Whether you’re sourcing 3-axis CNC milled parts or evaluating multi-axis options, get an instant quote from Rapidcision to compare pricing, lead times, and DFM feedback for your specific project.
Frequently Asked Questions
What is a 3-axis CNC milling machine used for?
3-axis CNC milling machines produce flat surfaces, pockets, slots, holes, contours, and basic 3D geometry from metals and plastics. Common applications include brackets, housings, plates, fixtures, mold cavities, and prototypes. The tool moves along X, Y, and Z axes, approaching the workpiece from above. Multi-sided parts require separate setups for each accessible face.
How much does 3-axis CNC milling cost per hour in the USA?
Outsourced 3-axis CNC milling in the US runs $35-$100 per machine hour. Aluminum parts tend toward the lower end due to faster cutting speeds. Steel and stainless parts cost more per hour due to slower feeds and increased tool wear. Setup time ($50-$200 per setup) and finishing add to the total part cost.
When should I use 3-axis instead of 5-axis CNC milling?

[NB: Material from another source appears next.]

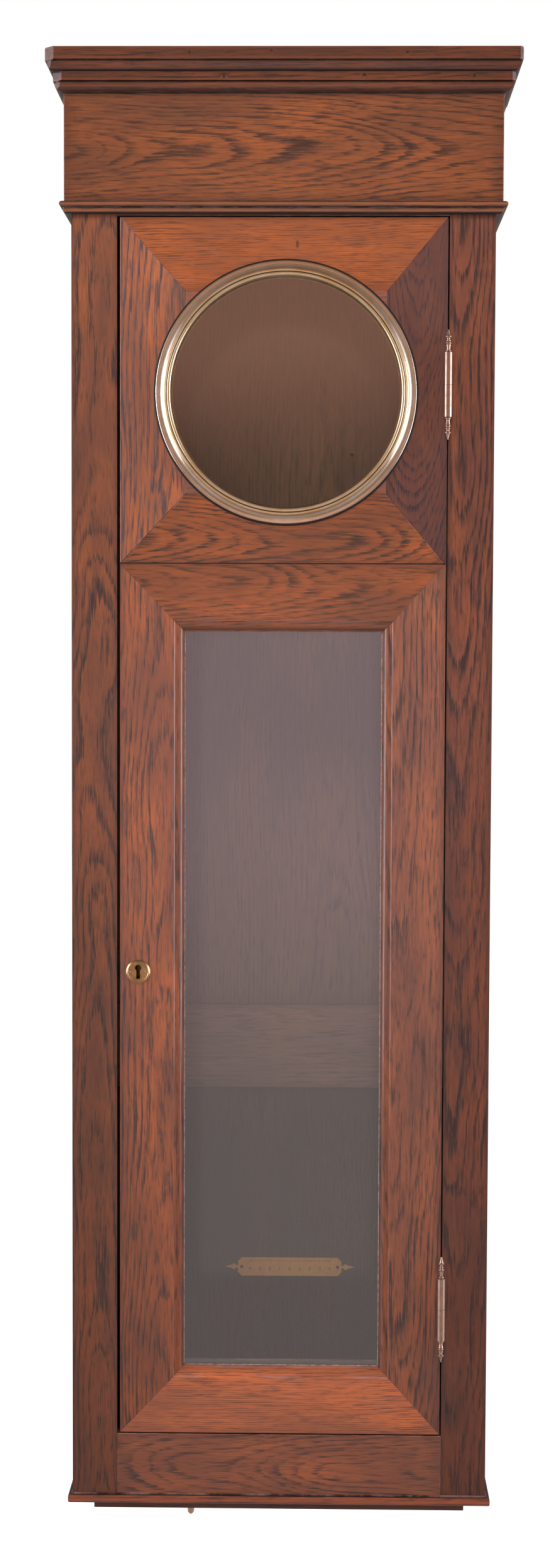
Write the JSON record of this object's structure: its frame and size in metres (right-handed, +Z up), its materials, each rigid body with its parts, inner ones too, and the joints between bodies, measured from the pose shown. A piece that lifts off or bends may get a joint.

Use 3-axis when your part has features accessible from one direction, doesn’t require compound angles or undercuts, and has moderate positional tolerances between sides. 3-axis is more cost-effective for flat, prismatic, and basic 3D parts. Use 5-axis when geometry requires continuous tool-angle adjustment or tight positional tolerance between features on multiple planes.
Should I buy a 3-axis CNC mill or outsource machining?
Buy if you’ll run the machine 1,500+ hours per year and have in-house CNC expertise. A $75,000 VMC costs approximately $120,000-$150,000 over five years including tooling, software, maintenance, and operator salary. Below 1,500 hours of utilization, outsourcing at $50-$80/hour typically delivers better economics with no capital risk.
What tolerances can a 3-axis CNC mill hold?
Production 3-axis VMCs typically hold ±0.001″ to ±0.003″ on well-fixtured parts. Tighter tolerances are achievable with careful process control but increase cost. For features requiring tighter positional accuracy across multiple sides, consider 5-axis machining to eliminate re-fixturing error between setups.